Usando simbolismos presente em cruzes invertidas pela perspectiva ou figuras macabras de animais – corvos, cachorros, cabras, ratos etc. –, elementos comuns da cultura mágica do Sul dos Estados Unidos, Frazão conduz seu blues gráfico mostrando as mazelas do drama humano nascido da dor.

Um sofrimento que pode ser enraizado na morte, na violência doméstica e sexual, no preconceito ou até na figura do padrasto do jovem Robert Johnson, uma representação da instrumentação da banalidade do mal.

Em determinado momento, antes de o garoto ser enxotado do bar por querer tocar, o padrasto perambula munido de seu uísque barato atrás de uma trinca de grandes lendas: Son House, que espalharia o boato de que Johnson teria vendido a alma ao Diabo; Charley Patton, o “pai do delta blues”; e Willie Brown (este último toca na penumbra, já que não se tem registro fotográfico dele), cujo nome seria citado em uma das famosas letras de Johnson, Cross road blues.

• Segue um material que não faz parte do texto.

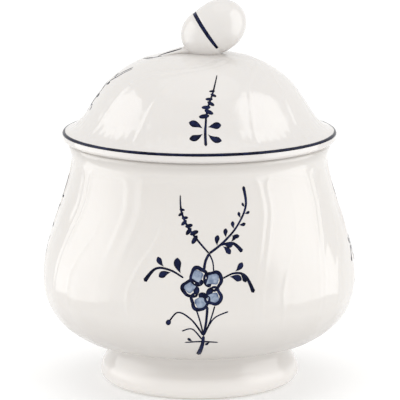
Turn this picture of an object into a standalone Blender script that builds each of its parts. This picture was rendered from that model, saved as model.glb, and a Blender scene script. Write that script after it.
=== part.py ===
"""Covered sugar bowl: a bellied porcelain pot on a turned foot, and a domed lid with a fruit knob.

Two pieces come apart in use, the bowl and the lid. Each was formed from separate castings that
were joined with slip before firing, and every casting is an object of its own here.
Frame: metres, +Z up, the origin at the centre of the foot's contact ring. The lid lifts along +Z.
Outlines are (radius, height) pairs in millimetres and run outwards from the axis or upwards.
"""

import math

import bmesh
import bpy
from mathutils import Matrix, Vector

MM = 0.001
SEGMENTS = 52
JOINT_GAP = 0.3  # between two castings, and between the lid and the rim it rests on

# Bowl
BELLY_RADIUS = 50.0
BELLY_HEIGHT = 32.3
BASE_HEIGHT = 14.0  # underside of the bowl's floor
FLOOR_HEIGHT = 18.2
NECK_RADIUS = 40.6
NECK_HEIGHT = 72.5
RIM_RADIUS = 41.6
RIM_HEIGHT = 77.5
MOUTH_RADIUS = 37.6

# Foot
FOOT_RADIUS = 31.6
FOOT_NECK_RADIUS = 29.1
FOOT_TOP = BASE_HEIGHT - JOINT_GAP
CONTACT_OUTER = 28.0
CONTACT_INNER = 25.6
FOOT_WELL_RADIUS = 24.5

# Lid
SEAT_HEIGHT = RIM_HEIGHT + JOINT_GAP
LID_RADIUS = 43.5
LID_TOP = 106.0
LID_WALL = 3.2
FLANGE_OUTER = MOUTH_RADIUS - 0.8  # running clearance in the mouth
FLANGE_INNER = 33.8
FLANGE_BOTTOM = 71.8
LEDGE_HEIGHT = 81.3

# Fruit knob, an egg lying on its side with its blunt end up to the right
KNOB_HALF_LENGTH = 11.1
KNOB_RADIUS = 8.2
KNOB_FULLNESS = 2.4
KNOB_TILT = math.radians(35.0)
KNOB_CENTRE = Vector((4.6, 0.0, 113.2))
CREASE_PLACE = -2.1
CREASE_DEPTH = 0.2
CREASE_WIDTH = 0.9
STALK_START = Vector((-5.6, 0.0, 106.5))
STALK_END = Vector((-11.2, 0.0, 104.9))
STALK_RADIUS = 1.7
STALK_TIP_RADIUS = 0.9

BELLY_OUTLINE = [
    (31.5, 14.1),
    (36.0, 14.6),
    (40.0, 16.5),
    (45.0, 20.4),
    (48.5, 26.2),
    (BELLY_RADIUS, BELLY_HEIGHT),
    (49.2, 41.0),
    (46.7, 50.0),
    (43.3, 60.0),
    (41.1, 68.0),
    (NECK_RADIUS, NECK_HEIGHT),
    (RIM_RADIUS, 76.6),
]
INNER_OUTLINE = [
    (28.0, 18.4),
    (36.0, 19.8),
    (41.6, 23.2),
    (45.2, 28.2),
    (46.4, 33.5),
    (45.6, 41.0),
    (43.0, 50.0),
    (39.8, 59.5),
    (MOUTH_RADIUS, 67.5),
]
FOOT_OUTLINE = [
    (29.9, 0.8),
    (31.2, 2.0),
    (FOOT_RADIUS, 3.7),
    (31.1, 6.2),
    (29.8, 8.6),
    (FOOT_NECK_RADIUS, 11.0),
    (29.5, FOOT_TOP),
]
DOME_OUTLINE = [
    (41.8, 81.2), (39.3, 82.8), (36.4, 85.9), (33.9, 89.8), (29.5, 95.9), (24.3, 100.3),
    (18.1, 103.5), (11.0, 105.2), (4.0, 105.9),
]
DOME_INNER_OUTLINE = [
    (33.8, 83.6),
    (31.2, 87.8),
    (26.8, 93.6),
    (22.0, 97.6),
    (16.5, 100.5),
    (10.0, 102.2),
]


def clear_scene():
    for obj in list(bpy.data.objects):
        bpy.data.objects.remove(obj, do_unlink=True)


def curve_through(points, steps):
    """A Catmull-Rom curve through the points, with a number of steps between each pair."""
    ends = [points[0]] + list(points) + [points[-1]]
    curve = []
    for a, b, c, d in zip(ends, ends[1:], ends[2:], ends[3:]):
        for k in range(steps):
            t = k / steps
            curve.append(tuple(
                0.5 * (2 * q + (r - p) * t + (2 * p - 5 * q + 4 * r - s) * t * t
                       + (3 * q - p - 3 * r + s) * t ** 3)
                for p, q, r, s in zip(a, b, c, d)
            ))
    return curve + [tuple(points[-1])]


def arc(centre, radius, start, end, steps):
    """Points on an arc in the outline's plane, angles in degrees from the outward direction."""
    angles = [math.radians(start + (end - start) * k / steps) for k in range(steps + 1)]
    return [(centre[0] + radius * math.cos(a), centre[1] + radius * math.sin(a)) for a in angles]


def height_on(outline, radius):
    """The height of a dome's outline at one radius."""
    for (r0, z0), (r1, z1) in zip(outline, outline[1:]):
        if min(r0, r1) <= radius <= max(r0, r1):
            return z0 + (z1 - z0) * (radius - r0) / (r1 - r0)
    return outline[-1][1]


def porcelain(name, color, roughness, coat):
    """A glazed or bare ceramic body in one colour."""
    material = bpy.data.materials.new(name)
    material.use_nodes = True
    material.diffuse_color = (*color, 1.0)
    shader = material.node_tree.nodes["Principled BSDF"]
    shader.inputs["Base Color"].default_value = (*color, 1.0)
    shader.inputs["Roughness"].default_value = roughness
    shader.inputs["Metallic"].default_value = 0.0
    shader.inputs["Coat Weight"].default_value = coat
    return material


def add_object(name, bm, origin, parent, material):
    """Give a mesh in millimetres its object, with its own origin, in metres."""
    bmesh.ops.transform(bm, matrix=Matrix.Translation(-origin), verts=bm.verts)
    bmesh.ops.scale(bm, vec=(MM, MM, MM), verts=bm.verts)
    bmesh.ops.recalc_face_normals(bm, faces=bm.faces)
    mesh = bpy.data.meshes.new(name)
    bm.to_mesh(mesh)
    bm.free()
    mesh.shade_smooth()
    mesh.set_sharp_from_angle(angle=math.radians(35.0))
    mesh.materials.append(material)
    obj = bpy.data.objects.new(name, mesh)
    bpy.context.scene.collection.objects.link(obj)
    obj.parent = parent
    obj.location = origin * MM - parent.location
    return obj


def add_axis(name, height):
    """An empty on the pot's axis, which a loose piece hangs on."""
    empty = bpy.data.objects.new(name, None)
    empty.location = (0.0, 0.0, height * MM)
    empty.empty_display_size = 0.02
    bpy.context.scene.collection.objects.link(empty)
    return empty


def spin_outline(outline, closed, segments=SEGMENTS):
    """Turn an outline about the Z axis. A closed outline makes a ring."""
    bm = bmesh.new()
    verts = [bm.verts.new((r, 0.0, z)) for r, z in outline]
    pairs = list(zip(verts, verts[1:]))
    if closed:
        pairs.append((verts[-1], verts[0]))
    edges = [bm.edges.new(pair) for pair in pairs]
    bmesh.ops.spin(
        bm, geom=verts + edges, cent=(0, 0, 0), axis=(0, 0, 1),
        angle=2 * math.pi, steps=segments, use_merge=True, use_duplicate=False,
    )
    bmesh.ops.remove_doubles(bm, verts=bm.verts, dist=1e-4)
    return bm


def bowl_outline():
    belly = curve_through(BELLY_OUTLINE, 2)
    rim_outer = arc((RIM_RADIUS - 0.9, RIM_HEIGHT - 0.9), 0.9, 15, 90, 3)
    rim_inner = arc((MOUTH_RADIUS + 0.9, RIM_HEIGHT - 0.9), 0.9, 90, 180, 3)
    inside = curve_through(INNER_OUTLINE, 2)[::-1]
    return [(0, BASE_HEIGHT)] + belly + rim_outer + rim_inner + inside + [(0, FLOOR_HEIGHT)]


def foot_outline():
    outside = curve_through([(CONTACT_OUTER, 0.0)] + FOOT_OUTLINE, 2)
    well = [(FOOT_WELL_RADIUS, FOOT_TOP), (FOOT_WELL_RADIUS, 1.2), (CONTACT_INNER, 0.0)]
    return outside + well


def dome_outer_outline():
    rim = arc((LID_RADIUS - 0.7, 79.0), 0.7, -70, 0, 3) + arc((LID_RADIUS - 0.8, 80.1), 0.8, 0, 75, 3)
    return rim + curve_through(DOME_OUTLINE, 2) + [(0, LID_TOP)]


def lid_outline():
    land = [(FLANGE_OUTER + JOINT_GAP, SEAT_HEIGHT), (LID_RADIUS - 1.1, SEAT_HEIGHT)]
    ledge = [(FLANGE_INNER, LEDGE_HEIGHT), (FLANGE_OUTER + JOINT_GAP, LEDGE_HEIGHT)]
    inside = [(0, LID_TOP - LID_WALL)] + curve_through(DOME_INNER_OUTLINE, 2)[::-1]
    return inside + ledge + land + dome_outer_outline()


def flange_outline():
    top = LEDGE_HEIGHT - JOINT_GAP
    lead_in = 0.8
    return [
        (FLANGE_INNER, top),
        (FLANGE_INNER, FLANGE_BOTTOM + lead_in),
        (FLANGE_INNER + lead_in, FLANGE_BOTTOM),
        (FLANGE_OUTER - lead_in, FLANGE_BOTTOM),
        (FLANGE_OUTER, FLANGE_BOTTOM + lead_in),
        (FLANGE_OUTER, top),
    ]


def seat_on_dome(bm):
    """Lift what would sink into the lid, so that the piece ends one joint gap above the dome."""
    dome = dome_outer_outline()
    for vert in bm.verts:
        floor = height_on(dome, math.hypot(vert.co.x, vert.co.y)) + JOINT_GAP
        vert.co.z = max(vert.co.z, floor)


def knob_mesh():
    """The fruit: a full egg turned about its long axis, with a shallow crease round its waist."""
    rings = 20
    outline = [(0.0, -KNOB_HALF_LENGTH)]
    for k in range(1, rings):
        along = -KNOB_HALF_LENGTH * math.cos(math.pi * k / rings)
        radius = KNOB_RADIUS * math.sqrt(1 - abs(along / KNOB_HALF_LENGTH) ** KNOB_FULLNESS)
        radius -= CREASE_DEPTH * math.exp(-((along - CREASE_PLACE) / CREASE_WIDTH) ** 2)
        outline.append((radius, along))
    outline.append((0.0, KNOB_HALF_LENGTH))
    bm = spin_outline(outline, closed=False, segments=28)
    lay_down = Matrix.Rotation(math.pi / 2 - KNOB_TILT, 4, "Y")
    bmesh.ops.transform(bm, matrix=Matrix.Translation(KNOB_CENTRE) @ lay_down, verts=bm.verts)
    seat_on_dome(bm)
    return bm


def stalk_mesh():
    """The fruit's short stalk, which tapers away down the dome."""
    length = (STALK_END - STALK_START).length
    rings = 8
    outline = [(0.0, -STALK_RADIUS * 0.3)]
    for k in range(rings + 1):
        t = k / rings
        radius = STALK_RADIUS + (STALK_TIP_RADIUS - STALK_RADIUS) * t
        outline.append((radius * (0.75 if k in (0, rings) else 1.0), length * t))
    outline.append((0.0, length + STALK_TIP_RADIUS * 0.4))
    bm = spin_outline(outline, closed=False, segments=16)
    direction = (STALK_END - STALK_START).to_track_quat("Z", "Y").to_matrix().to_4x4()
    bmesh.ops.transform(bm, matrix=Matrix.Translation(STALK_START) @ direction, verts=bm.verts)
    seat_on_dome(bm)
    return bm


def build():
    clear_scene()
    glaze = porcelain("porcelain_glaze", (0.86, 0.85, 0.82), 0.12, 1.0)
    bowl_axis = add_axis("bowl_axis", 0.0)
    lid_axis = add_axis("lid_axis", SEAT_HEIGHT)
    centre = Vector((0.0, 0.0, 0.0))
    seat = Vector((0.0, 0.0, SEAT_HEIGHT))
    foot_glaze = porcelain("foot_glaze", (0.85, 0.84, 0.81), 0.14, 1.0)
    lid_glaze = porcelain("lid_glaze", (0.87, 0.86, 0.83), 0.12, 1.0)
    knob_glaze = porcelain("knob_glaze", (0.87, 0.86, 0.84), 0.1, 1.0)
    stalk_glaze = porcelain("stalk_glaze", (0.87, 0.86, 0.84), 0.13, 1.0)
    biscuit = porcelain("biscuit", (0.80, 0.77, 0.71), 0.55, 0.0)
    add_object("bowl_body", spin_outline(bowl_outline(), False), centre, bowl_axis, glaze)
    add_object("foot_ring", spin_outline(foot_outline(), True), centre, bowl_axis, foot_glaze)
    add_object("lid_dome", spin_outline(lid_outline(), False), seat, lid_axis, lid_glaze)
    add_object("lid_flange", spin_outline(flange_outline(), True), seat, lid_axis, biscuit)
    add_object("lid_knob", knob_mesh(), KNOB_CENTRE, lid_axis, knob_glaze)
    add_object("knob_stalk", stalk_mesh(), STALK_START, lid_axis, stalk_glaze)


build()
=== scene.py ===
import math

import bpy
import numpy as np
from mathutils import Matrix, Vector


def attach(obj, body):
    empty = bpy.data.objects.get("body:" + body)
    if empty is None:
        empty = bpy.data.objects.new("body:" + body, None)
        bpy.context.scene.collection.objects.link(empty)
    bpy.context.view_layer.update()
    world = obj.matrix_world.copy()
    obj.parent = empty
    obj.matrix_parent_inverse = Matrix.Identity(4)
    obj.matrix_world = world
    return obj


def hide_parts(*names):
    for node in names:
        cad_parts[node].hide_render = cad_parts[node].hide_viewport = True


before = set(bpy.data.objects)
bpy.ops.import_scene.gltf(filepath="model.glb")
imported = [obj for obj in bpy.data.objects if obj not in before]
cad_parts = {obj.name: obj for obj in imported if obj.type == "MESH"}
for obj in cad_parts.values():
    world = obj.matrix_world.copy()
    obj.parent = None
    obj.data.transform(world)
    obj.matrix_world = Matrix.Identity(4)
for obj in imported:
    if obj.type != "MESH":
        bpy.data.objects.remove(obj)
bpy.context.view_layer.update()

# The looks of a covered porcelain sugar bowl: glazed body, foot, lid, flange and fruit knob, with
# shallow twisted flutes and a painted blue spray. Lengths are millimetres until a mesh is made.
# Angles run round the pot's axis from the front (-Y), positive towards +X.

MM = 0.001
rng = np.random.default_rng(7)

# ------------------------------------------------------------------ sizes
# The CAD's own values, except where a line says otherwise.
BELLY_RADIUS = 50.0
BASE_HEIGHT = 14.0
FLOOR_HEIGHT = 18.2
RIM_RADIUS = 41.6
RIM_HEIGHT = 77.5
MOUTH_RADIUS = 37.6
FOOT_TOP = 14.1  # 0.1 into the body, so that the joint shows no gap; the CAD stops at 13.7
CONTACT_OUTER = 28.0
CONTACT_INNER = 25.6
FOOT_WELL_RADIUS = 24.5
SEAT_HEIGHT = 77.8
LID_RADIUS = 43.5
LID_TOP = 106.0
LID_WALL = 3.2
FLANGE_OUTER = 36.8
FLANGE_INNER = 33.8
FLANGE_BOTTOM = 71.8
LEDGE_HEIGHT = 81.3
KNOB_HALF_LENGTH = 10.95  # 11.1 in the CAD
KNOB_RADIUS = 8.0  # 8.2 in the CAD
KNOB_FULLNESS = 2.4
LOWER_FULLNESS = 2.9  # the CAD has one fullness for both ends
KNOB_TILT = math.radians(35.0)
KNOB_CENTRE = np.array([4.6, 0.0, 113.2])
CREASE_PLACE = -2.1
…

O compasso fundamental para o concerto de Frazão é o estilo de sua arte. Cheia de hachuras e bem definida na predominância do preto, outro acerto editorial do quadrinhista foi imprimir o miolo de Me & Devil em papel pólen, evidenciando mais a melancolia de seus desenhos e a morbidez de olhos sem alma.

Com dinamismo e bom domínio do claro-escuro, toda a carga dramática é esviscerada na crueza e aspereza do seu traço pesado.

Complementando a edição, uma história curta que serve de “faixa bônus”, remetendo a outro mistério rezado no Mississipi: a morte de Johnson. Um dos boatos era que o músico teria saído desesperadamente em meio a uma apresentação rotineira no bar, sendo perseguido por cães e sendo encontrado morto com chagas profundas de mordidas.

Uma obra que deve ser lida e relida ao som da trilha sonora que lhe rendeu ao homenageado o status e qualidade de mito. Ouça pérolas que edificaram tanto a lenda quanto a obra, a exemplo de Cross road blues, Me and the Devil blues e Hellhound on my trail.

Para quem ainda não conhece a obra do músico norte-americano ou quer aprofundar o seu conhecimento a respeito do artista, existe um portal na internet (em inglês) chamado Robert Johnson Blues Foundation. Lá podem ser acessadas letras, canções e textos acerca de uma das maiores lendas da música mundial.

Apreciando o som do bluesman, o leitor perceberá que Alcimar Frazão tocou com maestria um belo e melancólico tributo com seu Me & Devil.